• **Required task**
Everything from the line containing "Write the build123d" through the line containing "REAR = DEPTH / 2" must be quoted exactly; everything else is left out.

• **Records for this task**
#####

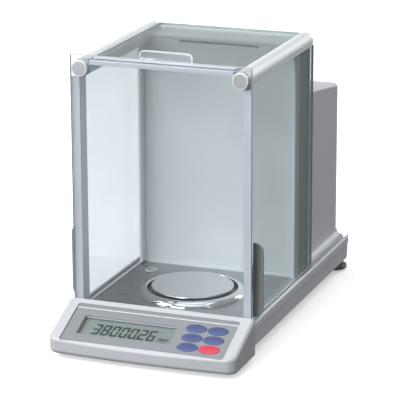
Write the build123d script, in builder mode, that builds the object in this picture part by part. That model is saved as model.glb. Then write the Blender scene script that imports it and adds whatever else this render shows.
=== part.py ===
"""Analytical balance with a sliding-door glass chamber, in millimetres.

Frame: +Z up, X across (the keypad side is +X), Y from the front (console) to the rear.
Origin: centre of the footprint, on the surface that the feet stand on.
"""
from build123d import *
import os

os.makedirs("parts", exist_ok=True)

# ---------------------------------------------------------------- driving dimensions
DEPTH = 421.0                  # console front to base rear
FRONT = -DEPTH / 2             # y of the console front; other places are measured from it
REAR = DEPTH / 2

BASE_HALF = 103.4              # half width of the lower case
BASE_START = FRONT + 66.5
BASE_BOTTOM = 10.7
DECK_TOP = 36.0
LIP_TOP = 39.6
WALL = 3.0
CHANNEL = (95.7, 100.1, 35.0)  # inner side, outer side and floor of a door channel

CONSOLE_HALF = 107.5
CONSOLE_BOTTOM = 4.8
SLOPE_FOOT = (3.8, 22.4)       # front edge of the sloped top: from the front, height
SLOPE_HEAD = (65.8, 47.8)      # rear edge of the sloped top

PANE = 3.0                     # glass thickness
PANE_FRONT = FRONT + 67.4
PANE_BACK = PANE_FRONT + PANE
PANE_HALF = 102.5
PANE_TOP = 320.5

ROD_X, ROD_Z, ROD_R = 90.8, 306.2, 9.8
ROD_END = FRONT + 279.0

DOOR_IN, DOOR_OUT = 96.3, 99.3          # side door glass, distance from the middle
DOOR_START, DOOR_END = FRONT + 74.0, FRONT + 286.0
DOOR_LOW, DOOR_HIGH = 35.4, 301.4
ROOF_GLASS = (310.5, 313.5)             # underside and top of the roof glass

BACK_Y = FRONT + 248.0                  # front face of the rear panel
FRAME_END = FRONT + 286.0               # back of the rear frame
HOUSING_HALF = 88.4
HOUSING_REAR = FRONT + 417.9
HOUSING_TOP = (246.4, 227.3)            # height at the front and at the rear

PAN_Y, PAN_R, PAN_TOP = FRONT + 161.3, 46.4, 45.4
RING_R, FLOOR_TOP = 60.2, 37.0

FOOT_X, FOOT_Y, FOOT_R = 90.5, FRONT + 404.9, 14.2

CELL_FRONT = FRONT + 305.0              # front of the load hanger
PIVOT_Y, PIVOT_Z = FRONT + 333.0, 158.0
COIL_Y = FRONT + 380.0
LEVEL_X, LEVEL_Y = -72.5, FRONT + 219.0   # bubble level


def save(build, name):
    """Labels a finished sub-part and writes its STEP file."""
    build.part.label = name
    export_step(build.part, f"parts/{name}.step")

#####

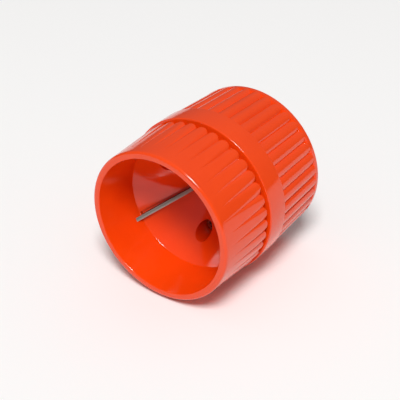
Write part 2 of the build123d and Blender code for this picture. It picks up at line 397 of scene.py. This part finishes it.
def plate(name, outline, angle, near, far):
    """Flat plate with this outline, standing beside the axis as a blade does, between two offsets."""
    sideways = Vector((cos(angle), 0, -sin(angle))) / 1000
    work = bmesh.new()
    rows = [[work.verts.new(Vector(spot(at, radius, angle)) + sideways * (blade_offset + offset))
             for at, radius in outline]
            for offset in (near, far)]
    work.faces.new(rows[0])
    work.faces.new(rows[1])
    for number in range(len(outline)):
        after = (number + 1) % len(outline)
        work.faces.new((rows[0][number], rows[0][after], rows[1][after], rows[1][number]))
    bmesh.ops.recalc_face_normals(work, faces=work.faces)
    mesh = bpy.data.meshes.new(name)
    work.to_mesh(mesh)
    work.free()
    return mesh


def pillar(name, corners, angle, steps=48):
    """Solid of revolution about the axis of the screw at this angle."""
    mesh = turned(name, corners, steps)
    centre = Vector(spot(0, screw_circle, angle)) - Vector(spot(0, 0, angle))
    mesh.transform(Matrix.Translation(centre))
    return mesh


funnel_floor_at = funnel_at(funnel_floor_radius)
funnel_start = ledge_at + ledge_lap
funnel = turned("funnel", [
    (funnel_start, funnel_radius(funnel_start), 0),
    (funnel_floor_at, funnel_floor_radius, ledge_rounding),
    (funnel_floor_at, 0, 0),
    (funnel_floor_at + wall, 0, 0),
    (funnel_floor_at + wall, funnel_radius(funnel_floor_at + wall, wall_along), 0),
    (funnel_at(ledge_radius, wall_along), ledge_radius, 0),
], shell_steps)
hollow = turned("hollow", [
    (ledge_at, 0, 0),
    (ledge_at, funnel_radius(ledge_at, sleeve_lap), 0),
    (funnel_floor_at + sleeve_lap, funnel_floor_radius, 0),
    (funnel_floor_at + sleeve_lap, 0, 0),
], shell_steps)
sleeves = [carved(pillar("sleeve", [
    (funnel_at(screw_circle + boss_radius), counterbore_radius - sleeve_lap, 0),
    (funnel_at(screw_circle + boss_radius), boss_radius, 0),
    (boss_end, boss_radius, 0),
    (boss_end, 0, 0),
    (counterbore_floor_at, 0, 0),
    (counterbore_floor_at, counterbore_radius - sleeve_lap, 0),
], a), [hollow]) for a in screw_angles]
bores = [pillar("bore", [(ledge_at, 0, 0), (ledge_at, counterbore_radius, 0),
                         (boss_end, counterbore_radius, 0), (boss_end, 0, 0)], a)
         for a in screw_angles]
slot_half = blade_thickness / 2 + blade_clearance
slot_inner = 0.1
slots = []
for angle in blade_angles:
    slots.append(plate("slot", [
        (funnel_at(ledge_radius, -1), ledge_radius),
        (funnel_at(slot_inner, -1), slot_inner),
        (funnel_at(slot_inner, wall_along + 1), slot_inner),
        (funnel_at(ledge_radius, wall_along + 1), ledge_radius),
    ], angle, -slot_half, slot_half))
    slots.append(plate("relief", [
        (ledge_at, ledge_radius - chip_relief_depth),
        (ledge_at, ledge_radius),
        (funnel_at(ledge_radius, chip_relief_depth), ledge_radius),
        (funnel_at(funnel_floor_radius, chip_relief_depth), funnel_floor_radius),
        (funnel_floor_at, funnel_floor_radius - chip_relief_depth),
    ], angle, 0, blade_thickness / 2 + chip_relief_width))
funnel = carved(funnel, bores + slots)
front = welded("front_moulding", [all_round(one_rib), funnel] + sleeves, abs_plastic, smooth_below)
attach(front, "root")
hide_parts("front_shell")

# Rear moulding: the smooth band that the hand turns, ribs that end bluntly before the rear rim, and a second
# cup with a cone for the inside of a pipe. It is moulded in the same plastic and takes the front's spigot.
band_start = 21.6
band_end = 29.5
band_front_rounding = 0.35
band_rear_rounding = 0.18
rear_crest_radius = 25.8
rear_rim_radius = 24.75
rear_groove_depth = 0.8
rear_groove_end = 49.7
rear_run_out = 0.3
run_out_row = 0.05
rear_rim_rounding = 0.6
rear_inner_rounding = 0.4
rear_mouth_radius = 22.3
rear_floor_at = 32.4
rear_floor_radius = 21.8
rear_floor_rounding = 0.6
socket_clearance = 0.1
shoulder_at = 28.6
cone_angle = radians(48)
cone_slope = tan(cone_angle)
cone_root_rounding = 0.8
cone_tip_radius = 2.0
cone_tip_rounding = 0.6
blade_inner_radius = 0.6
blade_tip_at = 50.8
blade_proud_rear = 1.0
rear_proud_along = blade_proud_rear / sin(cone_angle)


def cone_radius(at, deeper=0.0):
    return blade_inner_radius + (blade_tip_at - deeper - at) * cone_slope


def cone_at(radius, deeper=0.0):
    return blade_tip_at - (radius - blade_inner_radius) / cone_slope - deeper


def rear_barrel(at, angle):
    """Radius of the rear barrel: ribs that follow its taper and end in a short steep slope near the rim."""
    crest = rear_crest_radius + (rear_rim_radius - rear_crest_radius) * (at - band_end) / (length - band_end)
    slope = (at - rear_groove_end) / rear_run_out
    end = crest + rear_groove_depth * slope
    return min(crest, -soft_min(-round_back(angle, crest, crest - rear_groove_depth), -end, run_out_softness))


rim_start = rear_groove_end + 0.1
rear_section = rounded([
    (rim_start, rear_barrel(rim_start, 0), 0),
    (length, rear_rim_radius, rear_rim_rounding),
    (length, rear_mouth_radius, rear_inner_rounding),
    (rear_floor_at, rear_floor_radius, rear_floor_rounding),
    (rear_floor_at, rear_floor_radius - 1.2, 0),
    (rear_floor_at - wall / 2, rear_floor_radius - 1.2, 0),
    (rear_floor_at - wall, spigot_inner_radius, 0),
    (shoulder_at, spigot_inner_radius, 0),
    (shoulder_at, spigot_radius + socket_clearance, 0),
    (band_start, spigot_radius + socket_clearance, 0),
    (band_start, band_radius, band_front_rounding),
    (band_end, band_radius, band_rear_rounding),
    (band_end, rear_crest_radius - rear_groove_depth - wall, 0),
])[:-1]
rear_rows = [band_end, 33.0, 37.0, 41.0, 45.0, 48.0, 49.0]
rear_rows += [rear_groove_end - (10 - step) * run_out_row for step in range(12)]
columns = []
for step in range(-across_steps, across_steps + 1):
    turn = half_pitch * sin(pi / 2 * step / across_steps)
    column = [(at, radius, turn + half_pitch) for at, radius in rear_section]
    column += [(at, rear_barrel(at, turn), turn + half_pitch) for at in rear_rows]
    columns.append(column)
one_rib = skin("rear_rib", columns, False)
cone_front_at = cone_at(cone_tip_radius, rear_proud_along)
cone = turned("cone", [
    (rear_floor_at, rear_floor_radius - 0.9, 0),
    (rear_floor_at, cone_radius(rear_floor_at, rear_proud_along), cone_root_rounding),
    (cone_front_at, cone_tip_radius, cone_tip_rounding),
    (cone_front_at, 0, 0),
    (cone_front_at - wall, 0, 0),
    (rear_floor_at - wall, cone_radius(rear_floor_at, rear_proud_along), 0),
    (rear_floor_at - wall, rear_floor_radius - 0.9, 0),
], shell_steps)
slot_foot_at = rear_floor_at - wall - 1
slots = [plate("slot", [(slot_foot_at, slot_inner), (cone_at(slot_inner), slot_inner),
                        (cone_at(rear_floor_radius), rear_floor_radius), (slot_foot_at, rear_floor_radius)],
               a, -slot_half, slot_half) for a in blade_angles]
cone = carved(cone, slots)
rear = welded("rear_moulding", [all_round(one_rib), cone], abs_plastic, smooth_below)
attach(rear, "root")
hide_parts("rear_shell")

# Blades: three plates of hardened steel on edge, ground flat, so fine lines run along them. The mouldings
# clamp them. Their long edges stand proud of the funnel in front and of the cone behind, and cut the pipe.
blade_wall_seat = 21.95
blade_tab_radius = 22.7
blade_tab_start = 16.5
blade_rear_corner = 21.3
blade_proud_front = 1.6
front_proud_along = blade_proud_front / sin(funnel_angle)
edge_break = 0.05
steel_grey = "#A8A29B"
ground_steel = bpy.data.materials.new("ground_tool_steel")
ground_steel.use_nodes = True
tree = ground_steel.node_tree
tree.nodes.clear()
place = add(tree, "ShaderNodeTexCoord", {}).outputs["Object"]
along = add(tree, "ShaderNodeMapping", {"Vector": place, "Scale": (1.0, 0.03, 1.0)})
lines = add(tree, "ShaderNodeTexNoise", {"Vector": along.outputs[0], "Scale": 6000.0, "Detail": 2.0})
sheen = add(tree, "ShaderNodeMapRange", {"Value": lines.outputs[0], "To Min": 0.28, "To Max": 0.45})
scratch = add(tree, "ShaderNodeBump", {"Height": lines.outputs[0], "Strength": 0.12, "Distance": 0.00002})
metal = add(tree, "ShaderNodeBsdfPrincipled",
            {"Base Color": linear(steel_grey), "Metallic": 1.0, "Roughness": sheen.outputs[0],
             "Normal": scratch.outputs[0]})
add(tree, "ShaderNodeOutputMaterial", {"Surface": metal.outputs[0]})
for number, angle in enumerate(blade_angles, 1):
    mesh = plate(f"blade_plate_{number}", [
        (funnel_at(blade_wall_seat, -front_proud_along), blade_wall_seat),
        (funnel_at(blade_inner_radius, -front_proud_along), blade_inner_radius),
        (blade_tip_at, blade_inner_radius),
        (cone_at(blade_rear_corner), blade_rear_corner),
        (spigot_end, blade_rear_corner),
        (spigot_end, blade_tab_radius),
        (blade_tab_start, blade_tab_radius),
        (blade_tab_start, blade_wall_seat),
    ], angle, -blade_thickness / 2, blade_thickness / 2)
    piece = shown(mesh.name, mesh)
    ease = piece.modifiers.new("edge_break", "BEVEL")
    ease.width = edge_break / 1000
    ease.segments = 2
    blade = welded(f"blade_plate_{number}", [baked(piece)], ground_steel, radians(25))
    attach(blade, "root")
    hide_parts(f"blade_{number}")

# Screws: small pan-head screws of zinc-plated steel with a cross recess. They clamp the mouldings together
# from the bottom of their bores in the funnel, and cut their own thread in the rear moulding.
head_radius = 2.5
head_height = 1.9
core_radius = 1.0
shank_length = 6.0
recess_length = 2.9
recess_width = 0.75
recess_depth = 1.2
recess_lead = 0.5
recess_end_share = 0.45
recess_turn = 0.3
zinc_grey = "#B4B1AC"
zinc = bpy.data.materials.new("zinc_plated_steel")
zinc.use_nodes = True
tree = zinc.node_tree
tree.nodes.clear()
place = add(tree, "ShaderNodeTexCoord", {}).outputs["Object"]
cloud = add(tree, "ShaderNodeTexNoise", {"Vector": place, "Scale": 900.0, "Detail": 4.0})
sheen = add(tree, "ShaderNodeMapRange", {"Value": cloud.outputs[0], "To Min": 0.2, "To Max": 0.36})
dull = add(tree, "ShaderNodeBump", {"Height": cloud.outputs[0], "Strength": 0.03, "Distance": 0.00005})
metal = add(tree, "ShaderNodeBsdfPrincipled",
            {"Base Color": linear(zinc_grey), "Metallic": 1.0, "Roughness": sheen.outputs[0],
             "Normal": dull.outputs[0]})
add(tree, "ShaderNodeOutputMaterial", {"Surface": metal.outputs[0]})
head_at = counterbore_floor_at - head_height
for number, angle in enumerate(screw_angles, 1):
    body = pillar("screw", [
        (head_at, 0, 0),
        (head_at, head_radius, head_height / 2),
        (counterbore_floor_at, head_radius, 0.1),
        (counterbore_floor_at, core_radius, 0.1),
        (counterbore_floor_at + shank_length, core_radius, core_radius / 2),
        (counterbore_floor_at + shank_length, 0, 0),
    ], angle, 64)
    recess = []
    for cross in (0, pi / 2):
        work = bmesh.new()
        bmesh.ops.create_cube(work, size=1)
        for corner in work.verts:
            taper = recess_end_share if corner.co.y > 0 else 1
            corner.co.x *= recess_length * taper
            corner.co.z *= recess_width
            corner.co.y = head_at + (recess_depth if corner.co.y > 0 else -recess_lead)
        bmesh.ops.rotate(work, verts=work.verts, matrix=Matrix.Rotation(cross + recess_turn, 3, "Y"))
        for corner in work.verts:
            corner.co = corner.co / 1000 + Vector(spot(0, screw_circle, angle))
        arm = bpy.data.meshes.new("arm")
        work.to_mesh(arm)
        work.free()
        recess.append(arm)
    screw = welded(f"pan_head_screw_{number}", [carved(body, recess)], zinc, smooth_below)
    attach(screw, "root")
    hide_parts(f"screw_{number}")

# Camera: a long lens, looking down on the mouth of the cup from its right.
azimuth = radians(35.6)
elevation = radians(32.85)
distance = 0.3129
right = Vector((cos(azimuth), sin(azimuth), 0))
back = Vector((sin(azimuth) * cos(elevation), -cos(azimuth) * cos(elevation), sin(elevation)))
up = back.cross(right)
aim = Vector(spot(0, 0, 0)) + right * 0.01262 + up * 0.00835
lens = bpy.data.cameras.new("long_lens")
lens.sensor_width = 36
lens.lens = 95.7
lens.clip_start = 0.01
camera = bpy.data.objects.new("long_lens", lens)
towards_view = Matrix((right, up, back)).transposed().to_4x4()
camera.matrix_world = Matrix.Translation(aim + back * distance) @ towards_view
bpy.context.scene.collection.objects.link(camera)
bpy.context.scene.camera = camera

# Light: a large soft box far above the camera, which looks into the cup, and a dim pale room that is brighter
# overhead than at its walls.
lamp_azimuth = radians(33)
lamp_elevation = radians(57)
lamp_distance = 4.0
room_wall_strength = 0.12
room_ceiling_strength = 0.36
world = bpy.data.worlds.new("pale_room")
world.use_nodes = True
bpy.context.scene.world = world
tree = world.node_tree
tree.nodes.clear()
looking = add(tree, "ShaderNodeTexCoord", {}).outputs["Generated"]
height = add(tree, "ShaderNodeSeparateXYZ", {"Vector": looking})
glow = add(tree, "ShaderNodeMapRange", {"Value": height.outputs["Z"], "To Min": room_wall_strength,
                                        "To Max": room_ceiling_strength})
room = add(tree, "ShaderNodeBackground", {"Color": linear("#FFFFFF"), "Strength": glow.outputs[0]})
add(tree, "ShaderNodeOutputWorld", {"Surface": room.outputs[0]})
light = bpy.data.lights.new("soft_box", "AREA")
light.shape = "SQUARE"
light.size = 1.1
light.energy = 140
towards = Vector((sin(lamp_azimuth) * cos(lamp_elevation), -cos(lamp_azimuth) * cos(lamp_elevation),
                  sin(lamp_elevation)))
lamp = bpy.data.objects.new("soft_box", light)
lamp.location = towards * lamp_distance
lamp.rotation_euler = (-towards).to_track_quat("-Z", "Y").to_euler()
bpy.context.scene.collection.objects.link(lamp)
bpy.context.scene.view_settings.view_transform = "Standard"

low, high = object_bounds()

#####

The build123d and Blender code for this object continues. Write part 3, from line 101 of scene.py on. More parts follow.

#####

• **Result below**
Write the build123d script, in builder mode, that builds the object in this picture part by part. That model is saved as model.glb. Then write the Blender scene script that imports it and adds whatever else this render shows.
=== part.py ===
"""Analytical balance with a sliding-door glass chamber, in millimetres.

Frame: +Z up, X across (the keypad side is +X), Y from the front (console) to the rear.
Origin: centre of the footprint, on the surface that the feet stand on.
"""
from build123d import *
import os

os.makedirs("parts", exist_ok=True)

# ---------------------------------------------------------------- driving dimensions
DEPTH = 421.0                  # console front to base rear
FRONT = -DEPTH / 2             # y of the console front; other places are measured from it
REAR = DEPTH / 2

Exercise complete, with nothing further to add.